Sequential Scoring Rule Evaluation for Forecast Method Selection

TL;DR

This paper develops a sequential statistical framework for selecting forecasting methods using scoring rules, introducing new theoretical results and demonstrating improved testing power through simulations.

Contribution

It introduces a novel large deviations analysis for sequential scoring rule evaluation and integrates it with generalized e-values for more powerful, reliable method selection.

Findings

SSRE terminates in finite time with probability one

The approach outperforms traditional testing methods in simulated scenarios

Moments of the stopping time are proven to exist

Abstract

This paper shows that sequential statistical analysis techniques can be generalised to the problem of selecting between alternative forecasting methods using scoring rules.
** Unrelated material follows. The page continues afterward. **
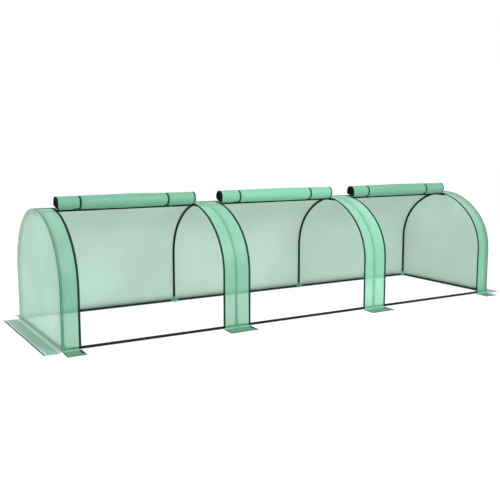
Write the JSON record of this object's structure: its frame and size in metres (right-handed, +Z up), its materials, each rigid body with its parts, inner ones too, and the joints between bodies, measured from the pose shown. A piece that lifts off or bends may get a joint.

A return to basic principles is necessary in order to show that ideas and concepts from sequential statistical methods can be adapted and applied to sequential scoring rule evaluation (SSRE). One key technical contribution of this paper is the development of a large deviations type result for SSRE schemes using a change of measure that parallels a traditional exponential tilting form. Further, we also show that SSRE will terminate in finite time with probability one, and that the moments of the SSRE stopping time exist. A second key contribution is to show that the exponential tilting form underlying our large deviations result allows us to cast SSRE within the framework of generalised e-values. Relying on this formulation, we devise sequential testing approaches that are both powerful and maintain control on error probabilities underlying the analysis. Through several simulated examples, we demonstrate that our e-values based SSRE approach delivers reliable results that are more powerful than more commonly applied testing methods precisely in the situations where these commonly applied methods can be expected to fail.